South Africa, the UK and Hong Kong became the first non-Muslim countries to issue international Sukuk in 2014. While the UK issued a benchmark GBP500m second Sukuk in 2021, the National Treasury cannot decide when to issue a debut rand Sukuk, almost two years after announcing its intention to do so.

London is the premier global financial market. The Treasury’s stated ambition of promoting South Africa as a financial hub for the continent pales into insignificance. Any ambition of a hub must embrace facilitating Islamic finance given its mainstreaming. The UK, post-Brexit, is also championing Global England as a conduit for inward Islamic investment. A cash-starved Global South Africa initiative could do the same.

Islamic financial institutions in many jurisdictions are at a disadvantage because they could not use the range of interest-based high-quality liquid assets (HQLA) to meet deposits and payments obligations, including cash and central bank reserves; government and corporate debt; and asset backed securities and commercial paper available to conventional banks. To try to make a more level playing field, the Basel liquidity rules give national supervisors discretion to treat Sukuk as HQLA, subject to various conditions.

“The consequent increase in demand for Sukuk from banks,” according to Hauser, “was one factor boosting issuance in recent years. But the proportion of Sukuk classed as eligible for regulatory buffers remains relatively modest compared to demand.”

ALF is an innovative non-interest-based deposit facility, the first of its kind offered by a Western central bank, designed to provide banks that cannot pay or receive interest with a similar ability to place funds at the BoE as conventional banks. Under the ALF model, participant deposits are backed by a fund of high-quality AAA-rated Sukuk. The return from these instruments, net of operating costs, will be paid to depositors in lieu of interest.

According to Rhys Phillips, Head of Sterling Markets, BoE, “the ALF will help the UK Islamic finance sector to compete with conventional peers while staying true to their founding principles. This is an important step in providing a level playing field and enabling greater flexibility in meeting regulatory requirements under Basel III prudential rules.”
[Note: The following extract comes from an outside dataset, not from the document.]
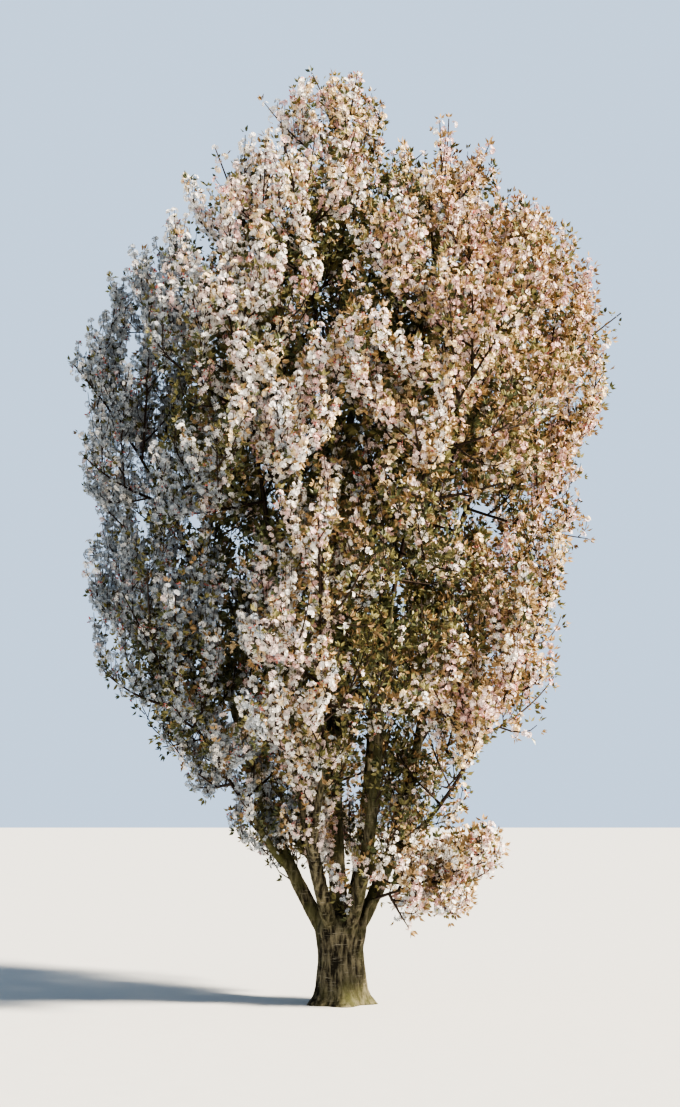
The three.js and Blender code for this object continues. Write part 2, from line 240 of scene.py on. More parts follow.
# Upright sprays that stand out of the crown's edge, where nothing is drawn in
SPIRES = (
    ((-1.14, -0.3, 5.85), (0.14, 0.5, 0.3)),
    ((-1.5, -0.3, 5.15), (0.14, 0.5, 0.3)),
    ((-1.9, -0.3, 4.7), (0.14, 0.5, 0.26)),
    ((-0.62, -0.3, 6.05), (0.16, 0.5, 0.3)),
    ((-0.3, -0.3, 6.6), (0.18, 0.5, 0.34)),
    ((0.12, -0.3, 6.65), (0.18, 0.5, 0.34)),
    ((0.98, -0.3, 6.0), (0.14, 0.5, 0.26)),
    ((1.5, -0.3, 5.5), (0.14, 0.5, 0.3)),
    ((1.8, -0.3, 3.85), (0.2, 0.5, 0.35)),
    ((-1.7, -0.3, 2.6), (0.3, 0.6, 0.45)),
)
SPIRE_EDGE = 1.4

# The finer shoots' reach from the axis round the crown's floor, and the lowest level of hanging sprays
SKIRT = {"levels": (1.0, 1.6), "reaches": (0.75, 1.6)}
LOW_FLOOR = 0.68

# Sprays that hang beyond the solids' reach: beside the trunk, and at the lower left
SPRAYS = (
    ((0.26, -0.34, 0.9), (0.38, 0.28, 0.26)),
    ((-1.15, -0.45, 1.88), (0.56, 0.65, 0.48)),
)

# Shaded hollows in the front of the crown, where leaves outnumber flowers, and two places half in shade. The
# dark green leaves dealt in them paint shade, partly in the hollows and wholly in the two places half in
# shade.
SHADE_HOLLOWS = (
    ((0.48, -1.35, 2.8), (0.58, 0.95, 0.56)),
    ((-0.74, -1.5, 3.5), (0.1, 0.8, 0.5)),
    ((-1.08, -1.45, 4.2), (0.22, 0.7, 0.35)),
    ((0.35, -0.7, 1.5), (0.5, 0.8, 0.3)),
    ((1.25, -0.9, 3.2), (0.5, 0.9, 0.6), 0.32),
    ((-1.2, -0.8, 2.2), (0.4, 0.9, 0.5), 0.45),
)
HOLLOW_EDGE = 1.3

# Values on the left, in the middle and on the right of the crown, whose sides lean with height. The left
# is the side in shade and the right the side in the sun: the petal tints paint shade on the left and partly
# paint warm sunlight on the right. The dark green leaves, which paint shade, are the kinds from the first of
# their pair up to the second.
SIDES_AT = (0.2, 0.31, 0.8)
SHADE_LINE_LEAN = 0.09
LEAF_LEAN = -0.03
PETAL_SHARES = {
    "milk": (0.1, 0.58, 0.06),
    # Painted shade: darker, cooler petals, a shaded copy of the white ones, dealt on the crown's left
    "pearl": (0.88, 0.06, 0.0),
    "blush": (0.02, 0.22, 0.36),
    "shell": (0.0, 0.04, 0.28),
    "cream": (0.0, 0.1, 0.3),
}
# Leaf tints, left to right: the dark olive and moss on the shaded left partly paint shade
LEAF_SHARES = {
    "bronze": (0.05, 0.16, 0.34),
    "copper": (0.0, 0.14, 0.4),
    "olive": (0.5, 0.52, 0.22),
    "moss": (0.45, 0.18, 0.04),
}
SHADE_GREEN_LEAVES = (2, 4)
BLOSSOM_SHARE = (0.9, 0.92, 0.68)
LEAFINESS = (0.1, 0.24, 0.85)
GAP_SHADE_GREEN = (0.95, 0.8, 0.4)
SAME_ON_SHOOT = 0.7
BUD_SHARE = 0.09

# What hollows, gaps between plumes and depth in the crown change in blossom and leaves, and how often they
# deal the dark green leaves that paint shade
HOLLOW_LOSS = 0.72
HOLLOW_LEAVES = 0.9
GAP_FLOWERS = 0.07
GAP_LEAVES = 0.72
DEEP_SHADE_GREEN = 0.9
DEEP_LEAF_SIZE = 1.3

# The photographed view: a camera at eye height that looks up the tree
CAMERA_PLACE = (0, -13.0, 1.5)
CAMERA_PITCH = 97.54
CAMERA_LENS = 58.15
CAMERA_SENSOR = 36
CAMERA_END = 400

# The skin of bark: how finely the forms under it are made, and where fine faces give way to coarse ones
LIMB_STEPS = 24
LIMB_ROUNDNESS = 4
BARK_SPLIT = 1.6
BARK_OVERLAP = 0.04
RELIEF_LEVELS = (0.5, 1.5)
RELIEF_SHARES = (1.0, 0.45)
RELIEF_STEPS = 12
SKIN_SMOOTHING = (0.5, 3)
RELIEF_OCTAVES = 3

# Layers of relief: share of the bark's relief, size and stretch up the limb
RIDGES = (1, 0.05, 3.5)
PLATES = (0.6, 0.018, 1.6)

# The bark's pattern: each noise's stretch, scale, detail and roughness, and the ranges in which three show
BARK_NOISES = {
    "Plates": ((1, 1, 0.22), 34.0, 7, 0.62),
    "Bands": ((0.6, 0.6, 4.5), 24.0, 3, 0.5),
    "Moss": ((1, 1, 1), 3.2, 4, 0.6),
    "Cracks": ((1, 1, 0.5), 120.0, 4, 0.6),
}
BARK_RANGES = {"Plates": (0.42, 0.62), "Bands": (0.6, 0.74, 0.0, 0.6), "Moss": (0.46, 0.68)}
CRACK_SHARE = 0.35
BARK_BUMP = (0.7, 0.012)
BARK_SHINE = (0.95, 0.75)
BARK_SPECULAR = 0.25

# Places of the sockets that take and give colours on a mix node
UNDER, OVER, MIXED = 6, 7, 2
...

His colleague Hauser believes that the philosophical focus of Islamic finance on equity-like sharing of risk and reward will become increasingly relevant as market participants get to grips with the scale of debt accumulated in response to Covid-19. “The Bank of England has long advocated the risk-sharing merits of GDP-linked instruments, which could be packaged in Sukuk form. Together with HM Treasury and the FCA, we have recently announced a high-level working group to consider ways to foster a longer-term financial markets culture to support productive investment,” he revealed.

That Islamic finance seeks to avoid investing in socially detrimental activities is also a major advantage. “Islamic finance,” added Hauser, “was pro-ESG before the term was ever invented! Issuance of so-called ‘green Sukuk’ has risen sharply in the past three years although from a low base, and there is plenty of scope for further growth.”